%%

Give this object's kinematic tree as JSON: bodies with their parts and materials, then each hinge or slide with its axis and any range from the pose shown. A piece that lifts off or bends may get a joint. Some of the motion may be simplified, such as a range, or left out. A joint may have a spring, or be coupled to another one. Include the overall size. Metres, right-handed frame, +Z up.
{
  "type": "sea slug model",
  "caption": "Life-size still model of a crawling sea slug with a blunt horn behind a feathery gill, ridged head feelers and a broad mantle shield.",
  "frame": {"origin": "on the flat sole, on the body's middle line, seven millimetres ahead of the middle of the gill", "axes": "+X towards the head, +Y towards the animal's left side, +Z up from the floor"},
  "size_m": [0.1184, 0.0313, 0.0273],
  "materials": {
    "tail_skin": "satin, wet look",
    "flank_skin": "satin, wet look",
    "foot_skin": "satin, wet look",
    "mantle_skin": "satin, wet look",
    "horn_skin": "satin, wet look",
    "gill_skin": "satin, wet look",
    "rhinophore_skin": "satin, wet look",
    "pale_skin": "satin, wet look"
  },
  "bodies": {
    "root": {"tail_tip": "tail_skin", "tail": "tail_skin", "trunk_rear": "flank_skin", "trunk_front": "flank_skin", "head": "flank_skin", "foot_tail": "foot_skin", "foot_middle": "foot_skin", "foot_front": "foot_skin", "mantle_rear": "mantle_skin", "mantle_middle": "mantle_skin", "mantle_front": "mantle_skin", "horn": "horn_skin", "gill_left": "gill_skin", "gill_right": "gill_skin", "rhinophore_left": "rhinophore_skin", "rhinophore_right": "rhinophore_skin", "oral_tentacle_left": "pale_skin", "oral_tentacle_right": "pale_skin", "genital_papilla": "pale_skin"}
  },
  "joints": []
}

%%

Take the lines above and retype all of them exactly.

* **Output for this exercise**
Give this object's kinematic tree as JSON: bodies with their parts and materials, then each hinge or slide with its axis and any range from the pose shown. A piece that lifts off or bends may get a joint. Some of the motion may be simplified, such as a range, or left out. A joint may have a spring, or be coupled to another one. Include the overall size. Metres, right-handed frame, +Z up.
{
  "type": "sea slug model",
  "caption": "Life-size still model of a crawling sea slug with a blunt horn behind a feathery gill, ridged head feelers and a broad mantle shield.",
  "frame": {"origin": "on the flat sole, on the body's middle line, seven millimetres ahead of the middle of the gill", "axes": "+X towards the head, +Y towards the animal's left side, +Z up from the floor"},
  "size_m": [0.1184, 0.0313, 0.0273],
  "materials": {
    "tail_skin": "satin, wet look",
    "flank_skin": "satin, wet look",
    "foot_skin": "satin, wet look",
    "mantle_skin": "satin, wet look",
    "horn_skin": "satin, wet look",
    "gill_skin": "satin, wet look",
    "rhinophore_skin": "satin, wet look",
    "pale_skin": "satin, wet look"
  },
  "bodies": {
    "root": {"tail_tip": "tail_skin", "tail": "tail_skin", "trunk_rear": "flank_skin", "trunk_front": "flank_skin", "head": "flank_skin", "foot_tail": "foot_skin", "foot_middle": "foot_skin", "foot_front": "foot_skin", "mantle_rear": "mantle_skin", "mantle_middle": "mantle_skin", "mantle_front": "mantle_skin", "horn": "horn_skin", "gill_left": "gill_skin", "gill_right": "gill_skin", "rhinophore_left": "rhinophore_skin", "rhinophore_right": "rhinophore_skin", "oral_tentacle_left": "pale_skin", "oral_tentacle_right": "pale_skin", "genital_papilla": "pale_skin"}
  },
  "joints": []
}